Best practices for pilots

Adopt habits that make awareness routine rather than reactive. A short list of practical actions:

• Establish and practice a reliable scan pattern matched to each phase of flight.
• Brief expected external changes and what actions you will take if they occur.
• Practice verbalizing automation mode and any mode changes.
• Use simple mnemonics to trigger stabilization checks at key altitudes and distances.
• Debrief scenarios promptly to reinforce mental models and correct misunderstandings.

Frequently Asked Questions

How can I tell when task saturation is becoming dangerous?

Warning signs include missed callouts, delayed control inputs, a narrowing scan focused on a single instrument or cue, and increased verbal confusion. When these appear, simplify tasks immediately: establish basic flying parameters and either delegate or defer lower-priority tasks.

Should I always disengage automation during high workload?

No. Automation can reduce workload if you understand its current mode and likely behavior. If mode confusion is present or automation is acting unexpectedly, hand-fly or select a simpler automation mode until the situation is stabilized.

What instructor technique most quickly improves situational awareness?

Scenario-based training that simulates realistic, integrated workload tends to be most effective. When combined with timely freeze-and-reflect pauses and structured debriefs, this approach builds both competence and metacognitive skills.

How do I practice awareness in single-pilot operations?

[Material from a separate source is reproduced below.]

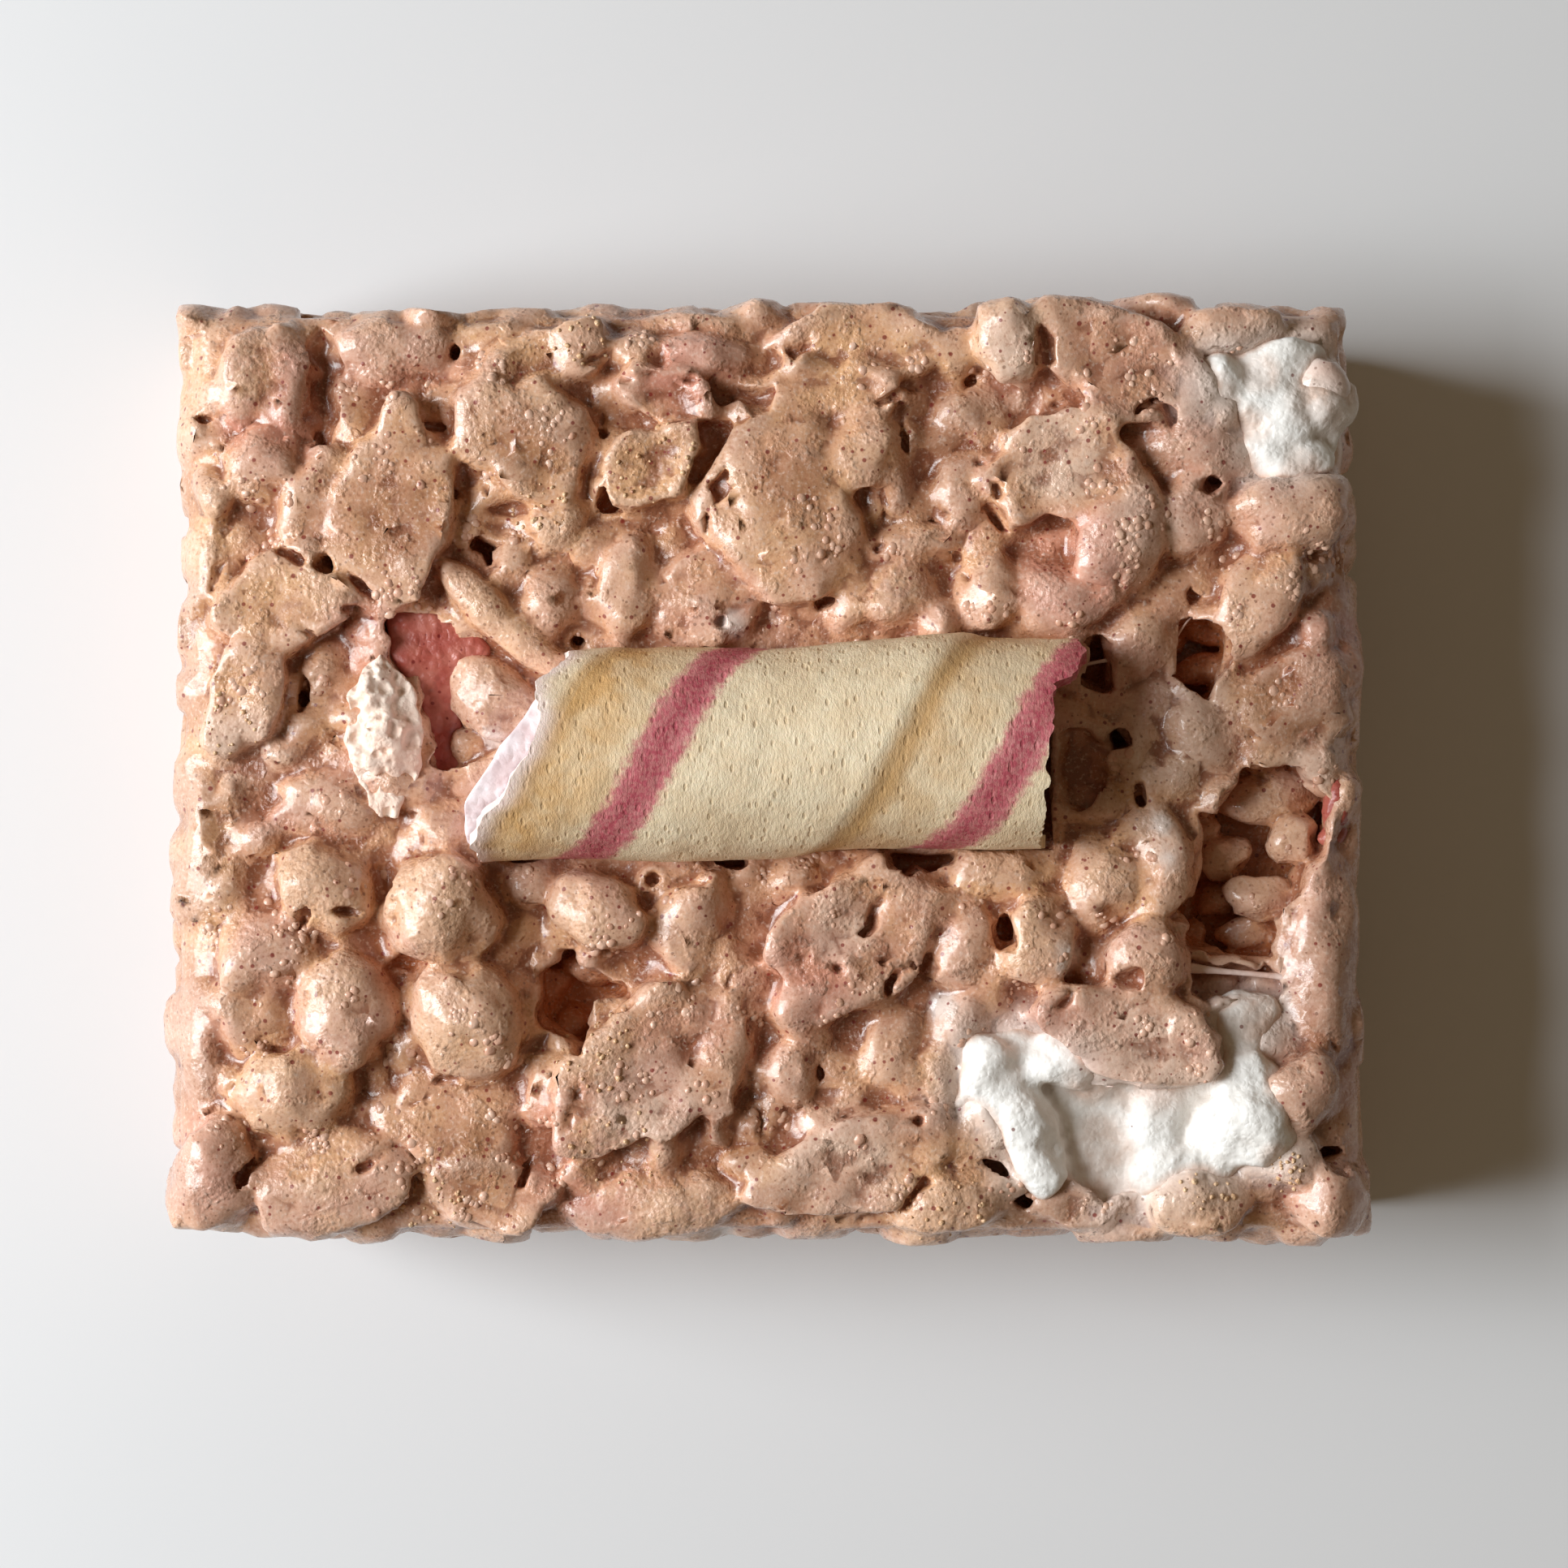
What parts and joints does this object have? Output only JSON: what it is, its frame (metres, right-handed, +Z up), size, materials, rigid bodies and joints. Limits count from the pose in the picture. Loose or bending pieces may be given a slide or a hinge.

Use disciplined scan patterns, brief expected tasks before critical phases, and carry out verbal self-checks such as announcing mode changes or configuration steps out loud. When possible, practice with an instructor or at a simulator to rehearse responses to distractions.

Can checklists alone ensure situational awareness?

Checklists support procedural compliance but do not guarantee awareness. Combine checklists with active scanning, verbal callouts, and periodic mental models of the flight path to maintain a complete picture.